Wenders pasó una década sin visitar
Japón, y cuando regresó, lo hizo para realizar una serie de cortometrajes encargados
por la red de arquitectos “Tokyo Toilet” y el municipio de Shibuya, quienes
buscaban transformar la imagen pública de los sanitarios del lugar. Como un
mago, el director alemán sacó de la galera la inspiración para un nuevo film. “Sentí
que los baños eran parte de una imagen mucho más grande, y caí en la cuenta de
que podíamos crear algo que capturara la esencia de la ciudad de Tokio. La
caracterización del protagonista fue el aspecto más crucial del trabajo junto
al coguionista, Takasaki. Imaginamos a Hirayama como un hombre simple pero feliz.
Alguien que vive en el presente y siente orgullo de ser útil a otros”, destacó
el cineasta, quien entrevistado por Variety (y citado en Argentina por
el diario Página/12), también subrayó que “la repetición, si uno la vive
como tal, te transforma en una víctima de ella. Pero si uno logra vivir el
momento, como si nunca se lo hubiera hecho antes, se transforma en algo
completamente diferente”.
Por eso Hirayama
puede detectar sutiles diferencias de su vida rutinaria, y ser profundamente
sensible a ellas. El vagabundo en situación de calle que siempre está parado
debajo del mismo árbol y alguna vez lo saluda; la muchacha que con frecuencia –al igual que él– almuerza un sándwich, sentada sola
en el banco de una plaza, y en el algún momento realiza con él un intercambio
de miradas; el niño que pierde a su mamá cuando se mete en el baño y es tomado
de la mano por él, quien lo tranquiliza hasta el reencuentro; el dinero que le
presta a su compañero Takashi para que pueda invitar a su novia a salir una
noche; la comprensión frente a la novia de Takashi, quien le roba un casete
pero que después se lo devuelve, y que incluso tras escucharlo en su camionera
le da un sorpresivo beso en la mejilla; la sobrina que lo visita y le pide
prestado un libro, son todas secuencias de una misma situación subjetiva: Hirayama
es un hombre que vive en su mundo, que es un mundo solitario y extemporáneo,
pero no por eso lo consume la amargura, o le impiden un trato amable con los
más jóvenes.
Así que gran parte de esa cultura
ancestral del japón que se concentran en este personaje (el servicio, el bien
común, el silencio, la búsqueda de una armonía espiritual), hacen de esta
coproducción alemana-japonesa una verdadera experiencia cinematográfica capaz
de despertar curiosidad en espectadores tanto del mundo oriental como
occidental. Tanto que dan ganas de investigar cuánto de esa cultura está
efectivamente aún presente en el japón hipermodernizado de hoy en día, o cuánto
es una operación del cine de Wenders para subrayar la importancia de esta persistencia.

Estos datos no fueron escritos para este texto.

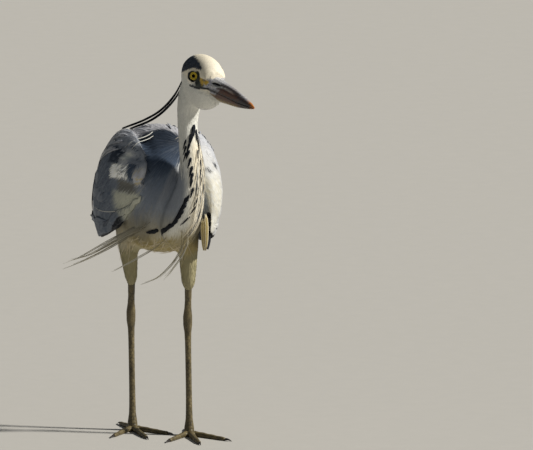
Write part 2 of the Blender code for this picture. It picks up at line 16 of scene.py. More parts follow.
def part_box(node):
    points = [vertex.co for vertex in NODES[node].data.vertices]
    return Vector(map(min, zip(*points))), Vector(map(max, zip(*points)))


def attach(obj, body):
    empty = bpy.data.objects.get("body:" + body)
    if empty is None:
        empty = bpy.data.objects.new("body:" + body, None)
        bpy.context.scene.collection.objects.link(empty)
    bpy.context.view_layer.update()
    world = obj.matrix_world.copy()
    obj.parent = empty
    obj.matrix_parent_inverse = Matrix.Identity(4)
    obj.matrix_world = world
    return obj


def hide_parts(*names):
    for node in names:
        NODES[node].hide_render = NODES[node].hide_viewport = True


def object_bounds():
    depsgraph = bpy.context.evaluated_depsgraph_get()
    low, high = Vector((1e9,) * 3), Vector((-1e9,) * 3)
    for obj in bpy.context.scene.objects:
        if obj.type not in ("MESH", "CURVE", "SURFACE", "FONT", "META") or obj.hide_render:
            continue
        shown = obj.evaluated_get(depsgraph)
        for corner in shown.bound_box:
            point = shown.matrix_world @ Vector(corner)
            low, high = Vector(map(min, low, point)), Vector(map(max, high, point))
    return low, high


bl_info = {
    "name": "Grey Heron",
    "version": (1, 0, 0),
    "blender": (4, 5, 0),
    "location": "3D View > Sidebar > Heron",
    "description": "Builds a life-size wading grey heron round its packed frame",
    "category": "Add Mesh",
}

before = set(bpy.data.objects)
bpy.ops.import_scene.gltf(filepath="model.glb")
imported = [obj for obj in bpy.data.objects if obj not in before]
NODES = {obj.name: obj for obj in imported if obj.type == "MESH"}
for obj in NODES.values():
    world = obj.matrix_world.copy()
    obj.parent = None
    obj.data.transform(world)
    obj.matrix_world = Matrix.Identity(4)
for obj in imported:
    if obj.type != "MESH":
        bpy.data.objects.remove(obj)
CAD_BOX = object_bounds()

MM = 0.001
SIDES = {"left": 1.0, "right": -1.0}
TOES = ("hind", "inner", "middle", "outer")
MIDLINE = 29  # x of the plane between the wings, in millimetres


# ---- places taken from the frame

BILL_LENGTH = 140 * MM  # from the corners of the mouth to the tip
HEAD_TURN = math.radians(18)  # to the bird's left
HEAD_DIP = math.radians(5.6)


def coordinates(mesh):
    flat = np.empty(len(mesh.vertices) * 3)
    mesh.vertices.foreach_get("co", flat)
    return flat.reshape(-1, 3)


def places(names):
    """Every vertex of the named nodes, in metres."""
    return np.concatenate([coordinates(NODES[name].data) for name in names])


def nodes_called(start):
    return [name for name in NODES if name.startswith(start)]


def head_axes():
    """The head's own frame: its origin between the mouth's corners, and its axes along the bill, left and up."""
    along = np.array([
        math.sin(HEAD_TURN) * math.cos(HEAD_DIP),
        -math.cos(HEAD_TURN) * math.cos(HEAD_DIP),
        -math.sin(HEAD_DIP),
    ])
    left = np.cross([0.0, 0.0, 1.0], along)
    left /= np.linalg.norm(left)
    bill = places(["bill_upper"])
    tip = bill[np.argmax(bill @ along)]
    return tip - BILL_LENGTH * along, np.array([along, left, np.cross(along, left)])


MOUTH, HEAD_AXES = head_axes()


def to_head(points):
    """Places in the head's frame, in millimetres, as columns along, left and up."""
    return (points - MOUTH) @ HEAD_AXES.T / MM


def from_head(along, left, up):
    return MOUTH + np.array([along, left, up]) @ HEAD_AXES * MM


NECK_PARTS = ["breast", "neck_lower", "neck_middle", "neck_upper", "neck_nape"]


def neck_line():
    """Middle of the neck at each joint between its parts, from the breast up, then into the head."""
    line = [0.5 * (places([a]).mean(0) + places([b]).mean(0)) for a, b in zip(NECK_PARTS[:-1], NECK_PARTS[1:])]
    line.insert(0, places(["breast"]).mean(0) - 0.5 * (line[0] - places(["breast"]).mean(0)))
    return np.array([*line, places(["neck_nape"]).mean(0), from_head(-8, 0, 2)])


NECK_LINE = neck_line()


# ---- small helpers


def ramp(low, high, value):
    """0 below low, 1 above high, and a smooth rise between. low may be above high."""
    t = np.clip((value - low) / (high - low), 0.0, 1.0)
    return t * t * (3 - 2 * t)


def hump(value, middle, width):
    """1 at the middle, and smoothly down to 0 on both sides of it."""
    return np.exp(-(((value - middle) / width) ** 2))


def unit(vectors):
    return vectors / np.maximum(np.linalg.norm(vectors, axis=-1, keepdims=True), 1e-12)


def band(value, low, high, soft):
    """1 between low and high, with soft edges."""
    return ramp(low - soft, low + soft, value) * ramp(high + soft, high - soft, value)


def mix(first, second, share):
    return first + (second - first) * np.asarray(share)[..., None]


def between(value, stations, rows):
    """The colours or places that lie between those given at stations, for each value."""
    rows = np.asarray(rows, float)
    return np.stack([np.interp(value, stations, rows[:, k]) for k in range(rows.shape[1])], 1)


def linear(text):
    """An sRGB hex colour as linear numbers."""
    value = np.array([int(text[k : k + 2], 16) / 255 for k in (1, 3, 5)])
    return np.where(value <= 0.04045, value / 12.92, ((value + 0.055) / 1.055) ** 2.4)


def waves(points, size, seed):
    """Smooth noise between -1 and 1 from a few turned sine waves, about size metres across."""
    draw = np.random.default_rng(seed)
    total = np.zeros(len(points))
    for _ in range(7):
        way = unit(draw.normal(size=3)) * draw.uniform(0.6, 1.7) * 2 * math.pi / size
        total += np.sin(points @ way + draw.uniform(0, 2 * math.pi))
    return total / 3.5


def set_coordinates(mesh, points):
    mesh.vertices.foreach_set("co", points.ravel())
    mesh.update()


def normals(mesh):
    flat = np.empty(len(mesh.vertices) * 3, np.float32)
    mesh.vertex_normals.foreach_get("vector", flat)
    return flat.reshape(-1, 3).astype(float)


def edge_ends(mesh):
    flat = np.empty(len(mesh.edges) * 2, np.int32)
    mesh.edges.foreach_get("vertices", flat)
    return flat.reshape(-1, 2)


def relaxed(mesh, values, steps, share=0.5):
    """Values on the vertices, each moved towards its neighbours' mean, step by step."""
    ends = edge_ends(mesh)
    count = np.bincount(ends.ravel(), minlength=len(mesh.vertices)).clip(1)[:, None]
    for _ in range(steps):
        total = np.zeros_like(values)
        for k in range(values.shape[1]):
            total[:, k] = np.bincount(ends[:, 0], values[ends[:, 1], k], len(values))
            total[:, k] += np.bincount(ends[:, 1], values[ends[:, 0], k], len(values))
        values = values + share * (total / count - values)
    return values


def write_attribute(mesh, name, values):
    """Stores a number, a vector or a colour on each vertex."""
    old = mesh.attributes.get(name)
    if old:
        mesh.attributes.remove(old)
    values = np.ascontiguousarray(values, np.float32)
    kind, field = {1: ("FLOAT", "value"), 3: ("FLOAT_VECTOR", "vector"), 4: ("FLOAT_COLOR", "color")}[values[:1].size]
    mesh.attributes.new(name, kind, "POINT").data.foreach_set(field, values.ravel())


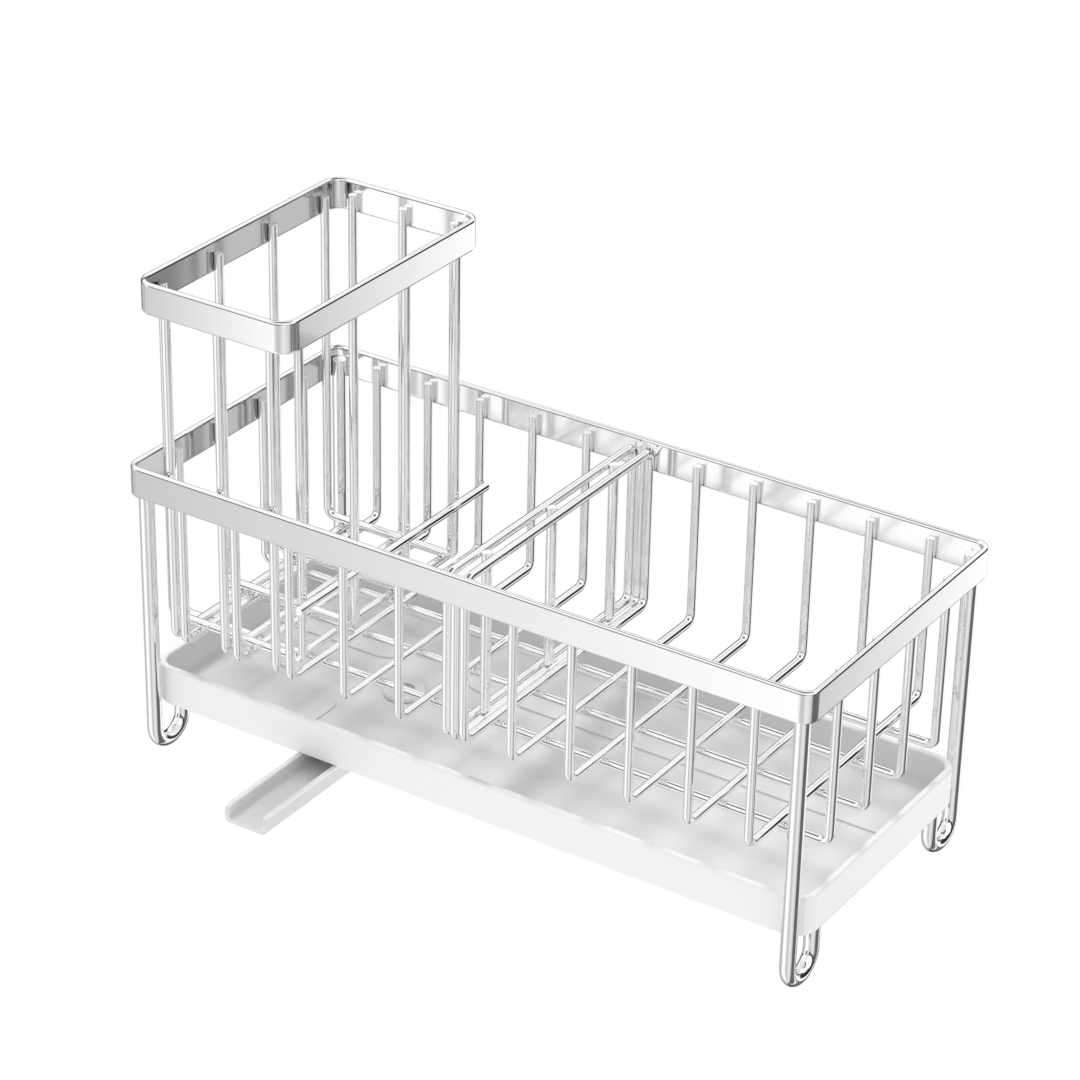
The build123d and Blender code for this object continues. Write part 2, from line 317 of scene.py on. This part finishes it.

Se podrá decir que era esa una cultura conservadora y autoritaria, se podrían
decir muchas cosas. Pero al observar el mundo actual, con su fealdad estética,
su histeria subjetiva, su demolición corporal, su pobreza extrema, su ruido sin
fin, su tecnologización de la vida, un film como éste nos conecta con otras
tradiciones, que incluso desde orientaciones ideológicas que pueden no
compartirse, incitan a preguntarnos qué estamos haciendo de nuestras vidas
contemporáneas.
Wenders ha sido más bien conocido por un cierto público joven a través de documentales como La sal de la tierra, de 2014 (sobre la obra del fotógrafo brasileño Sebastião Salgado) o El Papa Francisco: un hombre de palabra, de 2018 (con el jefe del Vaticano). Para los mayores, el film que lo consagró y siempre fue destacado y recomendado, es el emblamático París, Texas, de 1984, por el que ganó en Cannes el Palma de Oro. Aunque para este cronista, Las alas del deseo. El cielo sobre Berlín, de 1987 (ganador del premio al mejor director) y su secuela de 1993, Tan lejos, tan cerca (por el que ganó el premio Grand Prix du Jury), son los films a los que siempre irá unido el nombre de Win Wenders. Aunque, de ahora en más, también la serie se complemente con Días perfectos, película que nos recuerda que perfecto puede ser el cine.